SINGAPORE, Oct 29 (Reuters) – Oil prices held steady on Monday, supported by an early bounce in Asian stocks, but analysts said sentiment remains cautious after a plunge across financial markets last week triggered worries that global growth may be slowing.

Front-month Brent crude oil futures LCOc1 were at $77.77 a barrel at 0033 GMT, up 15 cents, or 0.2 percent, from their last close.

U.S. West Texas Intermediate (WTI) crude futures CLc1 were at $67.89 a barrel, up 30 cents, or 0.4 percent, from their last settlement.

Despite the gains and calmer financial markets early on Monday, sentiment among investors remained cautious after hefty losses last week.

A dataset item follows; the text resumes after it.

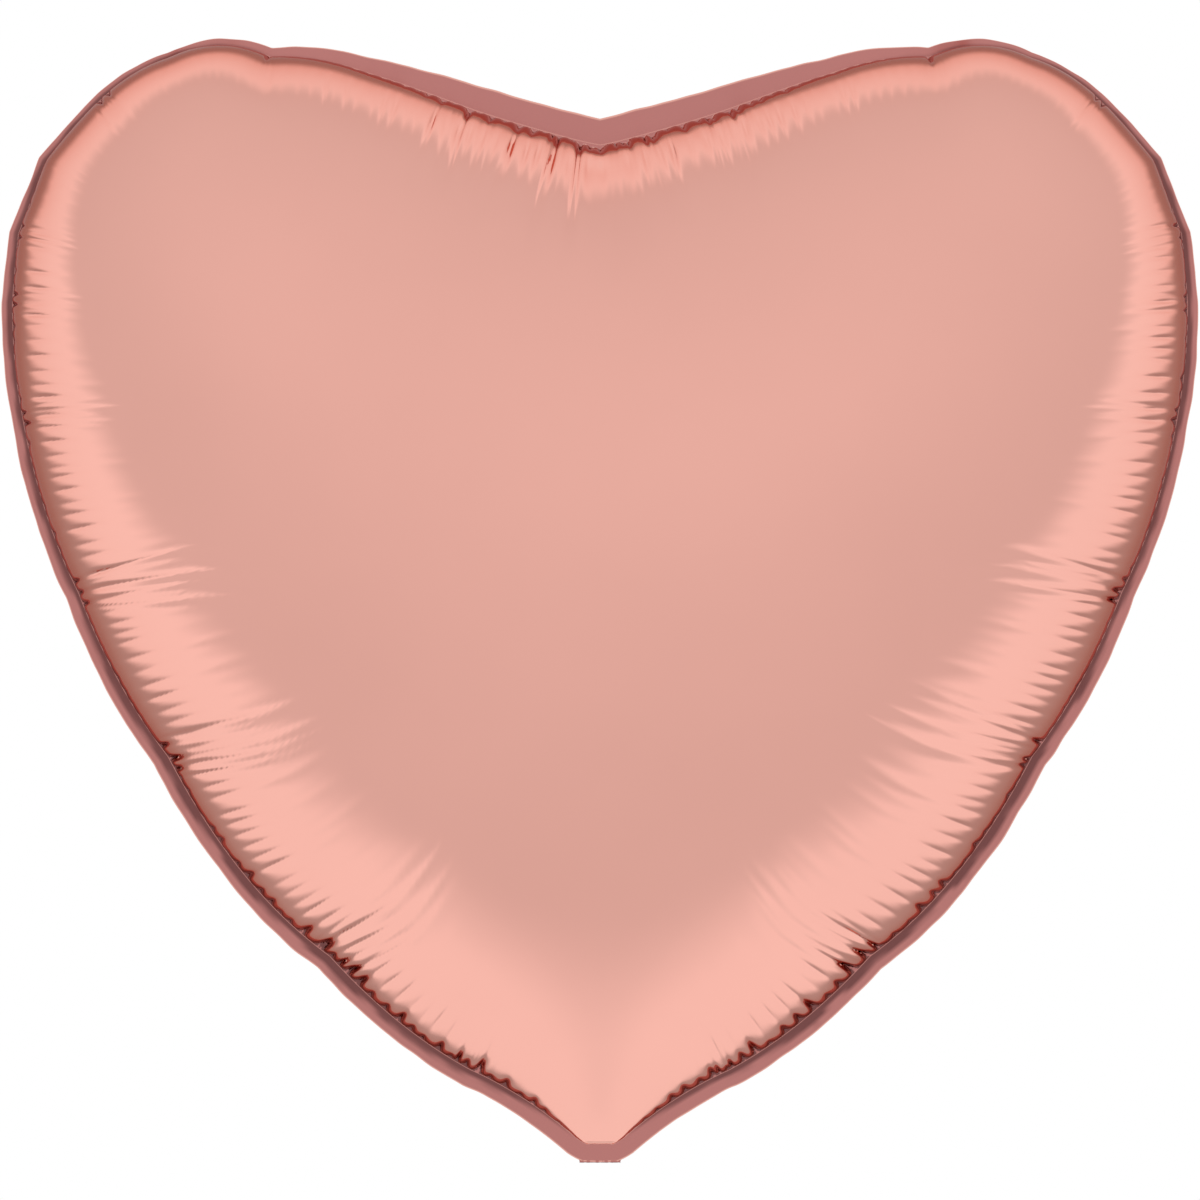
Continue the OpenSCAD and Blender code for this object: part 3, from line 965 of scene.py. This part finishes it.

Oil faced “downward pressure from lower growth forecasts around the globe,” said Alfonso Esparza, senior market analyst at futures brokerage Oanda.

There were also signs of a slowdown in global trade, with rates for dry-bulk and container ships – which carry most raw materials and manufactured goods – coming under pressure.

On the supply side, however, oil markets remain tense ahead of looming U.S. sanctions against Iran’s crude exports, which are set to start next week and are expected to tighten supply, especially to Asia which takes most of Iran’s shipments.

Some relief could come from rising output in the United States C-OUT-T-EIA, which has already increased by almost a third since mid-2016 to around 11 million barrels per day.

Production is set to rise further. U.S. drillers added two oil rigs in the week to Oct. 26, bringing the total count to 875, the highest level since March 2015, Baker Hughes energy services firm said on Friday.

More than half of all U.S. oil rigs are in the Permian basin in West Texas and eastern New Mexico, the country’s biggest shale oil formation.